# Well I Can't Change It



## big rockpile (Feb 24, 2003)

Went to a seminar today because they turned their Head I wasn't sure on this Guys name. Found out well after I had gotten home.

Like I told my wife what I did or said there won't matter because they have already forgot about me.

I usually have my wife telling me what is going on but she wasn't interested in this so I was on my own.

big rockpile


----------



## weaselfire (Feb 7, 2018)

Maybe you could have your wife interpret this post for us...?

Jeff


----------



## Clem (Apr 12, 2016)

Dude. If it was explained, it would be even more inexplicable.


----------



## 4tu (Jul 24, 2018)

I hope you got that out of your system, next time remember that --- whatever it was.


----------



## big rockpile (Feb 24, 2003)

At the seminar there was a guy I didn't know. On another forum they asked if Taylor was there. I took it for granted this was Taylor. So I said he was.

Someone told me Taylor was a girl. I told them when they did introductions they turned their head where I couldn't read their lips and because my wife wasn't there I only got half the seminar.

Oh well I had a good time and nothing can be done on my mess up.

At Church my wife finds the Hymns for me, I just sing along best I can and the sermon my wife helps me with.

Talk on my phone through Text works just fine.

big rockpile


----------



## 4tu (Jul 24, 2018)

now I understand


----------



## gilberte (Sep 25, 2004)

Okay, I know some of you are thinking this and just don't want to be rude. I'm just going to say it. Some of Rock's posts make sense and are understandable while others may require several readings and interpretations.
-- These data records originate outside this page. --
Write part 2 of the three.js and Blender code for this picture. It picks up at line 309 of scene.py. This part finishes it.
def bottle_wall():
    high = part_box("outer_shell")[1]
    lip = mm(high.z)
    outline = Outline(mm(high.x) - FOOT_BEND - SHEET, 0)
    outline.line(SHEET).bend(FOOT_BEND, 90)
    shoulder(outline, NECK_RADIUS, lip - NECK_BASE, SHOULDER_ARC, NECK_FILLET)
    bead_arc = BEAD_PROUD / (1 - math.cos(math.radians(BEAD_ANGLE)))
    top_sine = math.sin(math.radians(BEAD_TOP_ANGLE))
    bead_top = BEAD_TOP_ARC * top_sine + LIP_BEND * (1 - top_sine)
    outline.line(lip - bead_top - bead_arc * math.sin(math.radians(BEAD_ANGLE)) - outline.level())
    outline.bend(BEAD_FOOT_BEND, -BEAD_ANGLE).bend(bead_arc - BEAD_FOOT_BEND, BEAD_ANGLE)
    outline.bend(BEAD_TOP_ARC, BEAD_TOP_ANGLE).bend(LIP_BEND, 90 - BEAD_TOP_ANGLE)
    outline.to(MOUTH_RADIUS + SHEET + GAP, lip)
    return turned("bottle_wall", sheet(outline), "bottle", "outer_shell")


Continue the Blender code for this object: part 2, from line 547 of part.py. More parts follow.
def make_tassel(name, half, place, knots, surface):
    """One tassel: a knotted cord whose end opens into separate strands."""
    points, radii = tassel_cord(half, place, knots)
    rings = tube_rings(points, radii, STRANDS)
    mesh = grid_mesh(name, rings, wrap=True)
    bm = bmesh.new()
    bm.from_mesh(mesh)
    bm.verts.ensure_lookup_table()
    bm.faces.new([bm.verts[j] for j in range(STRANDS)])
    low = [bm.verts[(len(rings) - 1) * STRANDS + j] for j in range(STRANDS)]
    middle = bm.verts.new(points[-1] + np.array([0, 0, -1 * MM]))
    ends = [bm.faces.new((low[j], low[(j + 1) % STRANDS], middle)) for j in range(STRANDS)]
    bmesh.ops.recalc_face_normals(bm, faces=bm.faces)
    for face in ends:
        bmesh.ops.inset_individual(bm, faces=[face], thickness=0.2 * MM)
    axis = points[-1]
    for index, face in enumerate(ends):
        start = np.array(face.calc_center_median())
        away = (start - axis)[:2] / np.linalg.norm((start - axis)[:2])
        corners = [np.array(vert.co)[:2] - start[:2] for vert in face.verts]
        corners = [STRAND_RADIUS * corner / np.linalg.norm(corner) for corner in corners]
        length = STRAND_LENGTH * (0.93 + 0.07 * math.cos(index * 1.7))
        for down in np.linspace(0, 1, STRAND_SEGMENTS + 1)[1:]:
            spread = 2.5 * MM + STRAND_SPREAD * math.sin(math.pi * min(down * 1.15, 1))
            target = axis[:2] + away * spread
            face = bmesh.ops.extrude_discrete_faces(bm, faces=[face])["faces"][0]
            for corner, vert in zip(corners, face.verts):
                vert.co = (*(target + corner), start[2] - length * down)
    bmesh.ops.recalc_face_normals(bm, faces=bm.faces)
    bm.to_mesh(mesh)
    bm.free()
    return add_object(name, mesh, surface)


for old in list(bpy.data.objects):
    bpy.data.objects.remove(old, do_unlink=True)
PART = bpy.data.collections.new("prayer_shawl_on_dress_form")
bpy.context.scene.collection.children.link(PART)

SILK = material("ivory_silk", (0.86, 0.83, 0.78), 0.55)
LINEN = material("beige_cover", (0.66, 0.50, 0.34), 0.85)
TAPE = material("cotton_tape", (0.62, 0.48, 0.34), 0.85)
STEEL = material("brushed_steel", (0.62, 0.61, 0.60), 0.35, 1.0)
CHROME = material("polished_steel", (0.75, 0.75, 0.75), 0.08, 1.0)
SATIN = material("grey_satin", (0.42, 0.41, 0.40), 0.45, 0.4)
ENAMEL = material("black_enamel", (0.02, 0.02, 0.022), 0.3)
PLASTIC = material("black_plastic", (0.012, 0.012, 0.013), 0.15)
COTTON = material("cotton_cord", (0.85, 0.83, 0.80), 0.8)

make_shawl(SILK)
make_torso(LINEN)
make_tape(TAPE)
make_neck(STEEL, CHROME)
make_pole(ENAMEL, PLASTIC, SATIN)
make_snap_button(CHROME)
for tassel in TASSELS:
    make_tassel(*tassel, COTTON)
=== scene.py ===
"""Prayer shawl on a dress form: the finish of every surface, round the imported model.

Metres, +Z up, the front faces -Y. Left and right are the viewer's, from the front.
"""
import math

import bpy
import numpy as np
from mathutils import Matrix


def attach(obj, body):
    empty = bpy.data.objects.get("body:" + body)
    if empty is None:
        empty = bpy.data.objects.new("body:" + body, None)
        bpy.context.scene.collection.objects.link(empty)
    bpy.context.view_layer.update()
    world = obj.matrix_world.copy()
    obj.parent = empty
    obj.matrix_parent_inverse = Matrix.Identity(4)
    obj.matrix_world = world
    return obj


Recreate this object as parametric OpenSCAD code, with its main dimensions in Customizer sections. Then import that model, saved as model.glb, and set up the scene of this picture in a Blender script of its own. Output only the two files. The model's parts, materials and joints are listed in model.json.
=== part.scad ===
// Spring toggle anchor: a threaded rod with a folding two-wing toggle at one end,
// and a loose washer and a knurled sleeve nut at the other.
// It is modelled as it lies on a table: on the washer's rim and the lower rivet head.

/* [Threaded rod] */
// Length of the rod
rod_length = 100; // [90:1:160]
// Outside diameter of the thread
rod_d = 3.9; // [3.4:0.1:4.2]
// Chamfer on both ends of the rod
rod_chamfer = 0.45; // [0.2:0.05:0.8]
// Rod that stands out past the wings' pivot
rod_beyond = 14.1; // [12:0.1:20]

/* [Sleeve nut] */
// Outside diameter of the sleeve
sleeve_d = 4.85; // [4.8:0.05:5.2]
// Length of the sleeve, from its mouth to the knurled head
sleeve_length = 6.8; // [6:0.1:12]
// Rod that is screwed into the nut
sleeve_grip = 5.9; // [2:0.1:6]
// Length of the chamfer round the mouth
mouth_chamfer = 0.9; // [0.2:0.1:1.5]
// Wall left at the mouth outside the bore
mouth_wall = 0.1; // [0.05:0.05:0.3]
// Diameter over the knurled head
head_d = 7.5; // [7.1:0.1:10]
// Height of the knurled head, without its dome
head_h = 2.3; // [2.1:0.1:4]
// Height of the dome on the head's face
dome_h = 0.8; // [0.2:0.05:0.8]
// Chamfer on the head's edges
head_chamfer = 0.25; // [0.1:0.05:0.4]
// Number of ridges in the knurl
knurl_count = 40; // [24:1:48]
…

I believe that, perhaps, Mrs. Rock is trying to help us out

(Dude. You just. Like. Realized?)


----------



## big rockpile (Feb 24, 2003)

4tu said:


> now I understand


Sorry I didn't explain on OP I was just bummed.

big rockpile


----------



## SLFarmMI (Feb 21, 2013)

big rockpile said:


> At the seminar there was a guy I didn't know. On another forum they asked if Taylor was there. I took it for granted this was Taylor. So I said he was.
> 
> Someone told me Taylor was a girl. I told them when they did introductions they turned their head where I couldn't read their lips and because my wife wasn't there I only got half the seminar.
> 
> ...


If you have a smart phone, there are some good speech to text apps that could help you out. You can read more about them here https://www.techradar.com/news/best-speech-to-text-app


----------



## big rockpile (Feb 24, 2003)

SLFarmMI said:


> If you have a smart phone, there are some good speech to text apps that could help you out. You can read more about them here https://www.techradar.com/news/best-speech-to-text-app


Ok I think my phone has this already just not paying attention when I should.

I have a very good phone. Download Apps only to find later I already have it. 

Thanks
big rockpile


----------